## [Aim]
Select each line where the word "origin" appears.

## [Information supplied]
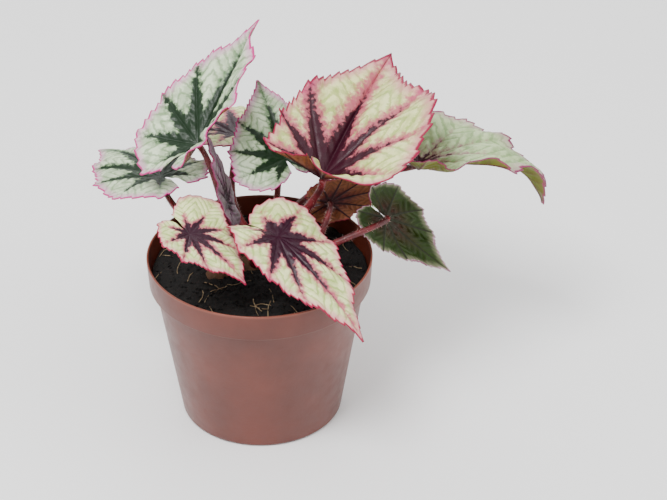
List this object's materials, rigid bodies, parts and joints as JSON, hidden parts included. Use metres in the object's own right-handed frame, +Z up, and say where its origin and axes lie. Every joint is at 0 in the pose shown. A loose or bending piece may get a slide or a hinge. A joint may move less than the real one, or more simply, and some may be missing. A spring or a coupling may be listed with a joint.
{
  "type": "potted rex begonia",
  "caption": "Rex begonia with a rosette of toothed, star-patterned leaves in a round tapered nursery pot with a rim band.",
  "frame": {"origin": "centre of the pot's underside, on the surface that it stands on", "axes": "+Z up along the pot's axis, -Y towards the side seen from the front"},
  "size_m": [0.2409, 0.2154, 0.1893],
  "materials": {
    "pot": "satin terracotta-brown moulded plastic",
    "soil": "matt near-black potting soil with pale fibres",
    "rhizome": "matt brown, scaly",
    "petiole": "satin crimson with pale flecks and hairs",
    "blade": "satin silver-green with a dark maroon star and a crimson margin"
  },
  "bodies": {
    "root": {"pot": "pot", "soil": "soil", "rhizome": "rhizome", "blade_main": "blade", "petiole_main": "petiole", "blade_arching": "blade", "petiole_arching": "petiole", "blade_small_drooping": "blade", "petiole_small_drooping": "petiole", "blade_underside": "blade", "petiole_underside": "petiole", "blade_front": "blade", "petiole_front": "petiole", "blade_front_left": "blade", "petiole_front_left": "petiole", "blade_middle": "blade", "petiole_middle": "petiole", "blade_tall_back": "blade", "petiole_tall_back": "petiole", "blade_dusky": "blade", "petiole_dusky": "petiole", "blade_far_left": "blade", "petiole_far_left": "petiole", "blade_far_middle": "blade", "petiole_far_middle": "petiole", "blade_far_right": "blade", "petiole_far_right": "petiole"}
  },
  "joints": []
}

## [Exercise response]
List this object's materials, rigid bodies, parts and joints as JSON, hidden parts included. Use metres in the object's own right-handed frame, +Z up, and say where its origin and axes lie. Every joint is at 0 in the pose shown. A loose or bending piece may get a slide or a hinge. A joint may move less than the real one, or more simply, and some may be missing. A spring or a coupling may be listed with a joint.
  "frame": {"origin": "centre of the pot's underside, on the surface that it stands on", "axes": "+Z up along the pot's axis, -Y towards the side seen from the front"},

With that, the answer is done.